Deus Ex 3 (later to be subtitled “Human Revolution”) was what can best be described as a learning experience for me. I had just arrived in Montreal to work at another studio and while awaiting a visa was contacted regarding the mystery project at the recently announced Eidos Montreal. I honestly thought it was a Soul Reaver sequel, never dreaming I’d have the opportunity to work on a re-imagining of one of my favourite games of all time. I joined as the 5th or 6th DX3 team-member, (featuring in several of the credit roll photos, wearing an N7 T-shirt no less), and for a time all was great and exciting. A new city, new studio, new project, new team, new technology… they were all adding up to a lot of new, which anyone with any experience will tell you… that’s a lot of risk.

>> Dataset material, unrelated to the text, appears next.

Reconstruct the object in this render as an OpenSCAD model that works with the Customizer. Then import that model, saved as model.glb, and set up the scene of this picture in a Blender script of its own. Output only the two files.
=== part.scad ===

Over the proceeding year, beyond the expected growing pains of a newly formed team it was rapidly becoming apparent that it was impossible to see eye to eye with others on the leadership team when developing something as large and complex as an action-RPG, especially coming straight from successfully doing so on Mass Effect. I could say a lot worse, but will instead acquiesce to many of the disagreements falling on my shoulders as I took literal the Eidos mandate that we were to create games with modest team sizes and schedules, myself always looking for the most dynamic and efficient solution rather the grand ideas of my colleagues, wherein lay the conflict. Having now worked in Montreal for around 5 years I have a better understanding of the culture that many of my former team-mates had come from, and simply accept that they just didn’t know any other way. Their risky gambles ultimately paid off with the miraculous purchase of Eidos by Japanese publisher Square Enix granting an additional two years of development.
And what happened with those extra years? I honestly enjoyed much of the game. The level design is as tight as it comes. The feeling of “being” in a cyberpunk future is unmatched. The visuals swing between some of the worst character realisation ever to moments of real beauty, (so in that respect it is a very accurate homage to the original), and the audio landscape lends itself the credibility of its forebears, (again an homage for better or worse). Certainly by no means a game worthy of 4 years of development, I remain confident I made the right choice in leaving during pre-production to start the BioWare Montreal studio and with a few good friends instead helped ship what was to be one of 2010′s games of the year in Mass Effect 2.
In summary, much like the “choice and consequences” mantra of the game’s design, Deus Ex : HR ended up playing out exactly as a consequence of choices made early on in the development cycle – with Square Enix’s intervention providing a literal Deus Ex Machina to that project’s story.